British death row inmate could be freed after 33 years as lawyers reveal new evidence ‘that proves his innocence’

Krishna Maharaj was jailed in 1987 for murders of father and son businessmen – but lawyer says Pablo Escobar’s gang did it

Krishna Maharaj in 1987
Krishna Maharaj in 1987

A British man, who has spent 33 years imprisoned in the US – 10 of them on death row – could be freed after judges agreed to hear an appeal that lawyers claim will prove his innocence.

Krishna Maharaj was jailed in 1987 for the double murder of father and son businessmen Derrick and Duane Moo Young.
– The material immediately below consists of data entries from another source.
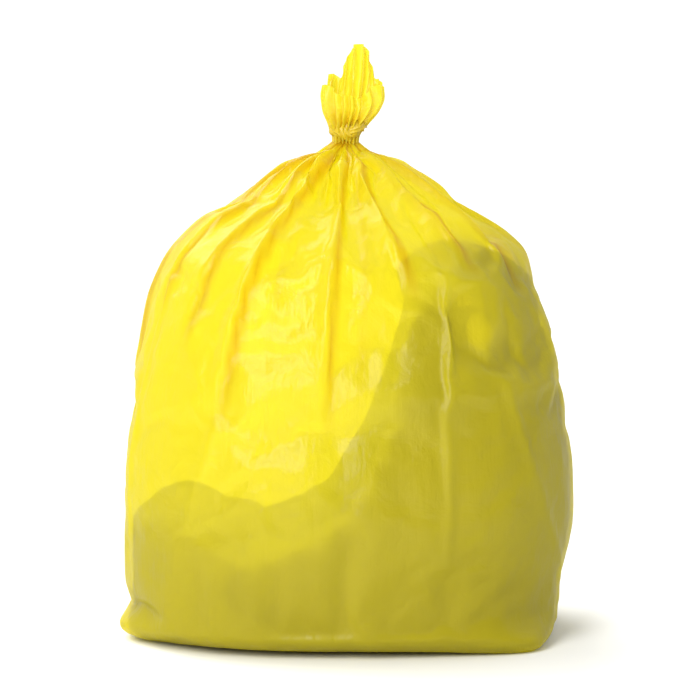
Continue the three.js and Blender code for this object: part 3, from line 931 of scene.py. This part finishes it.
floor_look, tree = new_material("pale_floor")
shade = add(tree, "ShaderNodeBsdfPrincipled", {"Base Color": FLOOR_COLOUR, "Roughness": 0.9})
add(tree, "ShaderNodeOutputMaterial", {"Surface": shade.outputs[0]})
floor.data.materials.append(floor_look)

room = bpy.data.worlds.new("white_room")
bpy.context.scene.world = room
room.use_nodes = True
tree = room.node_tree
tree.nodes.clear()
direction = add(tree, "ShaderNodeTexCoord")
parts = add(tree, "ShaderNodeSeparateXYZ", {"Vector": direction.outputs["Generated"]})
strength = add(
    tree,
    "ShaderNodeMapRange",
    {
        "Value": parts.outputs["Y"],
        "From Min": -0.35,
        "From Max": 0.05,
        "To Min": ROOM_FRONT,
        "To Max": ROOM_BACK,
    },
)
wall = add(tree, "ShaderNodeBackground", {"Strength": strength.outputs[0]})
wall.inputs["Color"].default_value = (1.0, 1.0, 1.0, 1.0)
add(tree, "ShaderNodeOutputWorld", {"Surface": wall.outputs[0]})
bpy.context.scene.view_settings.view_transform = "Standard"


def aim(light, target):
    light.rotation_euler = (Vector(target) - light.location).to_track_quat("-Z", "Y").to_euler()


bpy.ops.object.light_add(type="SUN", location=(-1.2, 1.5, 2.0))
high_light = bpy.context.object
high_light.name = "high_back_left"
high_light.data.energy = 2.3
high_light.data.angle = math.radians(50)
aim(high_light, (0.0, 0.0, 0.0))

bpy.ops.object.light_add(type="AREA", location=(-0.8, -2.0, 1.5))
soft_box = bpy.context.object
soft_box.name = "soft_box_front_left"
soft_box.data.shape = "RECTANGLE"
soft_box.data.size, soft_box.data.size_y = 1.1, 2.2
soft_box.data.energy = 62
aim(soft_box, (0.0, 0.0, 0.35))

# %% [markdown]
# ## Which piece stands for which solid
# Every piece rides on the one body, and replaces the plain solid that it was made from.

# %% Fasten the pieces to the frame
STANDS_FOR = [
    (film, "bag_film"),
    (tuft, "bag_film"),
    *((knot, "bag_film") for knot in knots),
    (heap, "waste_core"),
    (carton, "waste_carton"),
    (tub, "waste_tub"),
    (packet, "waste_packet"),
]
for piece, node in STANDS_FOR:
    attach(piece, "root")
    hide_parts(node)
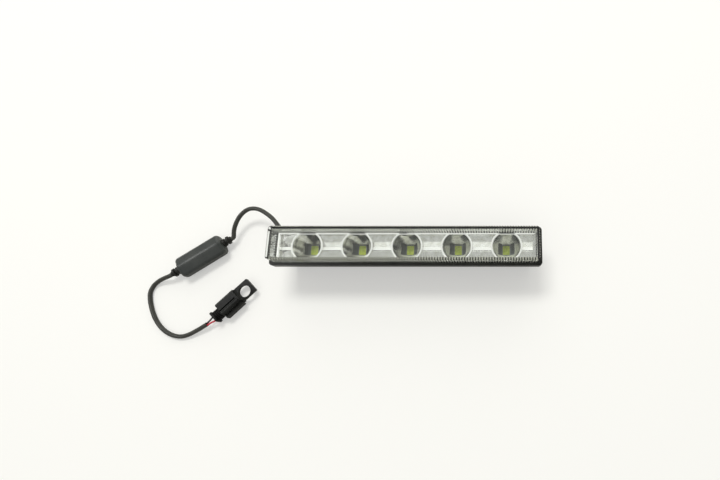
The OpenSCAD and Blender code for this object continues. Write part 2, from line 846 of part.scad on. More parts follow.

The Trinidad-born food importer – who had moved to Florida after making his fortune in Peckham, London – was found guilty of shooting the pair in a Miami hotel room in a dispute over money.

But the now 80-year-old, who owned four Rolls-Royce cars at the time of his arrest, has always maintained his innocence.

Now, a lawyer who has spent more than 20 years working on the case, says he has irrefutable evidence that the killings were actually ordered by the notorious drug cartel kingpin Pablo Escobar.

Clive Stafford Smith, founder of the human rights group Reprieve, said Mr Maharaj was framed by the Colombian mob, which itself wanted the Moo Young men dead because the pair had been stealing money they had been tasked with laundering.

Crucially, Mr Stafford Smith will argue that evidence which would have proven Mr Maharaj’s innocence was repeatedly suppressed at the original trial – including the fact that six key witnesses were never called.

He said: “I have never seen so much suppression of evidence favourable to the defendant as I have in Kris’s case. The guy is unadulteratedly innocent. The evidence is staring the American courts in the face.”

Speaking to the i newspaper, he added: “For 26 years, I have been saying to myself I cannot believe that he is going to be in prison for another month. So I am not going to make any prognostications.”

So apparently compelling is the evidence he has compiled, indeed, that a judge sitting in a lower court has already said that, should it have been presented at the original trial, “no reasonable juror” could have found Mr Maharaj guilty.

Key among the new facts to be presented will also be the fact that a Colombian photographer working inside Escobar’s operation had informed US intelligence that the drug lord planned to take out the Moo Youngs.

The latest glimmer of hope follows more than 20 years of campaigns on Mr Maharaj’s behalf.

In 1997, the original death sentence was overturned in a Florida court, whil, in 2001, almost 300 British politicians, church leaders and judges wrote a letter to then governor of Florida, Jeb Bush, asking for a retrial. It was rebuffed.

There is, nonetheless, now increased hope that the latest development could see him released in 2020. Certainly that is the hope of the man himself.

Writing from his Florida cell where he now needs a wheelchair to move around, he said: “My hopes are the same as ... every day since I was arrested on October 16, 1986 – that I will finally be set free from this awful place and be able to go home to England to live my last years with my wife, Marita.”